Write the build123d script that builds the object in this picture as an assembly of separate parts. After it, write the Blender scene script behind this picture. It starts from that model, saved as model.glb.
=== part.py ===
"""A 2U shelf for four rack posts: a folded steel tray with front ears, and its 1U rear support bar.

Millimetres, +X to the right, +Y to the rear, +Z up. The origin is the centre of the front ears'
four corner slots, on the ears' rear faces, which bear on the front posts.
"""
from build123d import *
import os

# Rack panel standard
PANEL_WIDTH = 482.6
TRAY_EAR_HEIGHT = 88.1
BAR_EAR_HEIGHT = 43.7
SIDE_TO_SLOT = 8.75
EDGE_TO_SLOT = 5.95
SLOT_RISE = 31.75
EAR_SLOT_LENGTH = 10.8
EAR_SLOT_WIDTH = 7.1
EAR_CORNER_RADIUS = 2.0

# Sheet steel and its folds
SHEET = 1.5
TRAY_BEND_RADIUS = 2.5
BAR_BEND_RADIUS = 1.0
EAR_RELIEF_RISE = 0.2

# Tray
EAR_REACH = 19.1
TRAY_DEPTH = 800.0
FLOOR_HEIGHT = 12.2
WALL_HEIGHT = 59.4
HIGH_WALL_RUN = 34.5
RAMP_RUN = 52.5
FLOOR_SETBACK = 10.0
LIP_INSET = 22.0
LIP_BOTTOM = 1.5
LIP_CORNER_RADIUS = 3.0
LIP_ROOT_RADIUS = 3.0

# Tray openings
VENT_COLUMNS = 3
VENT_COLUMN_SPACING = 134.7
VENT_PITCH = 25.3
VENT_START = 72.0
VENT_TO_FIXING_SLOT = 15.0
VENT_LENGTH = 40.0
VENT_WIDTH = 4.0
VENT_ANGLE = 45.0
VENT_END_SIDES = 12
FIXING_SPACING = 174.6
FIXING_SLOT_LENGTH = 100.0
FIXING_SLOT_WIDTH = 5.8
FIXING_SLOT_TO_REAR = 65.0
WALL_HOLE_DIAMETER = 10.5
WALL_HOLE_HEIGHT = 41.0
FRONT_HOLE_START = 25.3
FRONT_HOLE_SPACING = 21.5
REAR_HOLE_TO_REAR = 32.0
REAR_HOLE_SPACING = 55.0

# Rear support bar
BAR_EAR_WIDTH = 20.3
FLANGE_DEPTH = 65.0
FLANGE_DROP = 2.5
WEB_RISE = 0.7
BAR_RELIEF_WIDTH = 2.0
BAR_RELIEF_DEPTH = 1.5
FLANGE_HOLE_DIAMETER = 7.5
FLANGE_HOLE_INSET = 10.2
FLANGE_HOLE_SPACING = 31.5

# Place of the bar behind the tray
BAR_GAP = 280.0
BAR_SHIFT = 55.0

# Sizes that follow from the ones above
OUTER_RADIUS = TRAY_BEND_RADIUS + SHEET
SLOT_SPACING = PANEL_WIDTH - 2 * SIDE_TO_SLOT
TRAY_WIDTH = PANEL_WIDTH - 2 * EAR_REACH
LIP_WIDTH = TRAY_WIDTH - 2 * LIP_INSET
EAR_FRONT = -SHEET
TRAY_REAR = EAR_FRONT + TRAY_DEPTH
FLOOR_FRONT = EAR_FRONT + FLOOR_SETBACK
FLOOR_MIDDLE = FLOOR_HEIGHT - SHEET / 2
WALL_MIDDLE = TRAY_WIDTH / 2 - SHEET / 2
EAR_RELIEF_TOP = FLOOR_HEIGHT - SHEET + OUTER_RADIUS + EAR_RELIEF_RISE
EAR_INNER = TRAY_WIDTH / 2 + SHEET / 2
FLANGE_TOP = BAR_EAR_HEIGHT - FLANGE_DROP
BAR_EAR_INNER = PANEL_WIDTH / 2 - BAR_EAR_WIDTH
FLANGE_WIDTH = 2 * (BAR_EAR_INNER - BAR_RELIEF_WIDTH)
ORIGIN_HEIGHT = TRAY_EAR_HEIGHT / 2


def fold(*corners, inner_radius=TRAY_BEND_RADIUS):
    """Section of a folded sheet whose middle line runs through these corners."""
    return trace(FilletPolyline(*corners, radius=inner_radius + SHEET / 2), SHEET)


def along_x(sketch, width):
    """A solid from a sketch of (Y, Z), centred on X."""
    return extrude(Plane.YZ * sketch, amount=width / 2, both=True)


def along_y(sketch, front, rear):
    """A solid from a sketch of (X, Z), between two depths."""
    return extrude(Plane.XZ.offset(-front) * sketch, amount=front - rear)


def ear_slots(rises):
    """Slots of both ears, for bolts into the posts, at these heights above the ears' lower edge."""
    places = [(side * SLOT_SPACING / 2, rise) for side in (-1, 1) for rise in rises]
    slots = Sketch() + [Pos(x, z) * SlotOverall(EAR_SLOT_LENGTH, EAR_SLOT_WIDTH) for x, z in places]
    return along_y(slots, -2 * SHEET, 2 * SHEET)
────
■ Task statement ■
The whole listing above needs to be written out again exactly.

■ Result ■
Write the build123d script that builds the object in this picture as an assembly of separate parts. After it, write the Blender scene script behind this picture. It starts from that model, saved as model.glb.
=== part.py ===
"""A 2U shelf for four rack posts: a folded steel tray with front ears, and its 1U rear support bar.

Millimetres, +X to the right, +Y to the rear, +Z up. The origin is the centre of the front ears'
four corner slots, on the ears' rear faces, which bear on the front posts.
"""
from build123d import *
import os

# Rack panel standard
PANEL_WIDTH = 482.6
TRAY_EAR_HEIGHT = 88.1
BAR_EAR_HEIGHT = 43.7
SIDE_TO_SLOT = 8.75
EDGE_TO_SLOT = 5.95
SLOT_RISE = 31.75
EAR_SLOT_LENGTH = 10.8
EAR_SLOT_WIDTH = 7.1
EAR_CORNER_RADIUS = 2.0

# Sheet steel and its folds
SHEET = 1.5
TRAY_BEND_RADIUS = 2.5
BAR_BEND_RADIUS = 1.0
EAR_RELIEF_RISE = 0.2

# Tray
EAR_REACH = 19.1
TRAY_DEPTH = 800.0
FLOOR_HEIGHT = 12.2
WALL_HEIGHT = 59.4
HIGH_WALL_RUN = 34.5
RAMP_RUN = 52.5
FLOOR_SETBACK = 10.0
LIP_INSET = 22.0
LIP_BOTTOM = 1.5
LIP_CORNER_RADIUS = 3.0
LIP_ROOT_RADIUS = 3.0

# Tray openings
VENT_COLUMNS = 3
VENT_COLUMN_SPACING = 134.7
VENT_PITCH = 25.3
VENT_START = 72.0
VENT_TO_FIXING_SLOT = 15.0
VENT_LENGTH = 40.0
VENT_WIDTH = 4.0
VENT_ANGLE = 45.0
VENT_END_SIDES = 12
FIXING_SPACING = 174.6
FIXING_SLOT_LENGTH = 100.0
FIXING_SLOT_WIDTH = 5.8
FIXING_SLOT_TO_REAR = 65.0
WALL_HOLE_DIAMETER = 10.5
WALL_HOLE_HEIGHT = 41.0
FRONT_HOLE_START = 25.3
FRONT_HOLE_SPACING = 21.5
REAR_HOLE_TO_REAR = 32.0
REAR_HOLE_SPACING = 55.0

# Rear support bar
BAR_EAR_WIDTH = 20.3
FLANGE_DEPTH = 65.0
FLANGE_DROP = 2.5
WEB_RISE = 0.7
BAR_RELIEF_WIDTH = 2.0
BAR_RELIEF_DEPTH = 1.5
FLANGE_HOLE_DIAMETER = 7.5
FLANGE_HOLE_INSET = 10.2
FLANGE_HOLE_SPACING = 31.5

# Place of the bar behind the tray
BAR_GAP = 280.0
BAR_SHIFT = 55.0

# Sizes that follow from the ones above
OUTER_RADIUS = TRAY_BEND_RADIUS + SHEET
SLOT_SPACING = PANEL_WIDTH - 2 * SIDE_TO_SLOT
TRAY_WIDTH = PANEL_WIDTH - 2 * EAR_REACH
LIP_WIDTH = TRAY_WIDTH - 2 * LIP_INSET
EAR_FRONT = -SHEET
TRAY_REAR = EAR_FRONT + TRAY_DEPTH
FLOOR_FRONT = EAR_FRONT + FLOOR_SETBACK
FLOOR_MIDDLE = FLOOR_HEIGHT - SHEET / 2
WALL_MIDDLE = TRAY_WIDTH / 2 - SHEET / 2
EAR_RELIEF_TOP = FLOOR_HEIGHT - SHEET + OUTER_RADIUS + EAR_RELIEF_RISE
EAR_INNER = TRAY_WIDTH / 2 + SHEET / 2
FLANGE_TOP = BAR_EAR_HEIGHT - FLANGE_DROP
BAR_EAR_INNER = PANEL_WIDTH / 2 - BAR_EAR_WIDTH
FLANGE_WIDTH = 2 * (BAR_EAR_INNER - BAR_RELIEF_WIDTH)
ORIGIN_HEIGHT = TRAY_EAR_HEIGHT / 2


def fold(*corners, inner_radius=TRAY_BEND_RADIUS):
    """Section of a folded sheet whose middle line runs through these corners."""
    return trace(FilletPolyline(*corners, radius=inner_radius + SHEET / 2), SHEET)


def along_x(sketch, width):
    """A solid from a sketch of (Y, Z), centred on X."""
    return extrude(Plane.YZ * sketch, amount=width / 2, both=True)


def along_y(sketch, front, rear):
    """A solid from a sketch of (X, Z), between two depths."""
    return extrude(Plane.XZ.offset(-front) * sketch, amount=front - rear)


def ear_slots(rises):
    """Slots of both ears, for bolts into the posts, at these heights above the ears' lower edge."""
    places = [(side * SLOT_SPACING / 2, rise) for side in (-1, 1) for rise in rises]
    slots = Sketch() + [Pos(x, z) * SlotOverall(EAR_SLOT_LENGTH, EAR_SLOT_WIDTH) for x, z in places]
    return along_y(slots, -2 * SHEET, 2 * SHEET)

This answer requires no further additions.